Was a question, now that I tried it maybe an issue or usage problem. Seems the same as NSClient++. If I run say:

curl -k --user <username/password> 'https://:8443/api/v1/queries/check_cpu/commands/execute'

Well I uninstalled it but basically returns the same as NSClient++ info. So it would say return like the example below something like 5 - 7%:

{"command":"check_cpu","lines":[{"message":"OK: CPU load is ok.","perf":{"total 1m":{"critical":90,"maximum":0,"minimum":0,"unit":"%","value":5,"warning":80},"total 5m":{"critical":90,"maximum":0,"minimum":0,"unit":"%","value":5,"warning":80},"total 5s":{"critical":90,"maximum":0,"minimum":0,"unit":"%","value":5,"warning":80}}}],"result":0}

But the CPU is cranking away in Windows 11 at Task Manager say 60% utilization. So issue or usage question not sure.

Should note to that I'm not super concerned with anything historical, just at the point of check what is the total CPU usage percentage or if not possible maybe what is core 0?

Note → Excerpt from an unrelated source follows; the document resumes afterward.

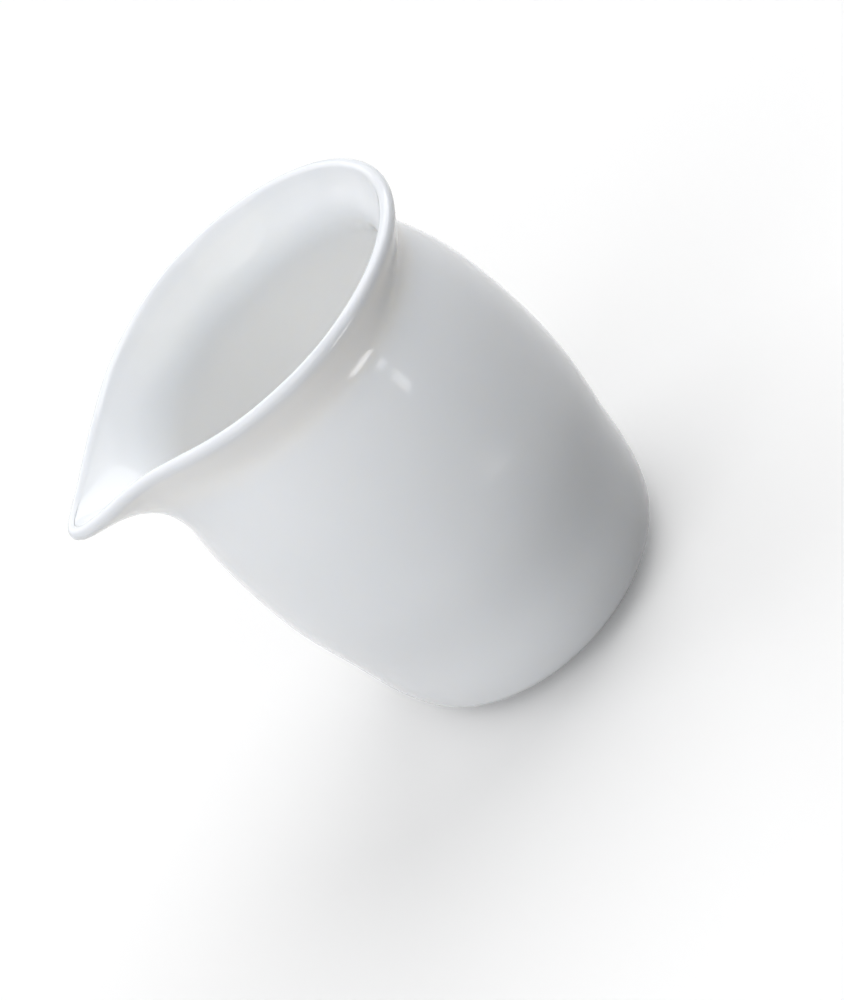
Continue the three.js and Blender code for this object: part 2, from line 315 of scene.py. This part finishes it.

sni commented 8 months ago

Did a test with windows 11 vm:

Running the cpu check in a while loop:

while true; do ./check_nsc_web -k -p test -u https://192.168.56.12:8443 check_cpu time=3s; sleep 1; done

Looks good to me, the 3s average matches pretty much what the task manager shows.

Maybe one thing to note, the snclient gathers cpu metrics in memory only, so if you just (re)started the agent, the metrics can only calculated over the duration since the last restart.

image

sni commented 8 months ago

closing this one, let me know if there any issues.

jriker1 commented 7 months ago

Sorry been a while until I could get back to this. Probably not getting it or there is some averages that makes it not current time but how would the above be working? You are reporting CPU utilization with snclient of let's say 9% but the task manager shows 24%.

sni commented 7 months ago

I didn't found any description about how the task manager calculates the cpu load, so no idea tbh. Which time frame did you compare? 5s, 1m or 5m?

jriker1 commented 7 months ago

I'm using 5m.

Was curious. You mention "the 3s average matches pretty much what the task manager shows" The Task manager shows 24% not what your command prompt info is showing.

sni commented 7 months ago

the command line output is not synchronized with the task manager. I'd expect the next check to match the 24% value. But you can see the 2 previous spikes in the list. Using the cpu value over 3 or 5 seconds does not make any sense anyway if your monitoring check_interval is one minute. The smallest timeframe should be longer or equal your check interval. Otherwise you just get random and worthless values.

jriker1 commented 7 months ago

I guess I am more looking for what the value is now, not an average.

sni commented 7 months ago

Basically it is always an average because you have a cpu seconds counter and divide by duration to get the percentage. But if you want the "current" value, just pick a very small duration. It just doesn't make much sense in my opinion. But that might depend on the actual use case.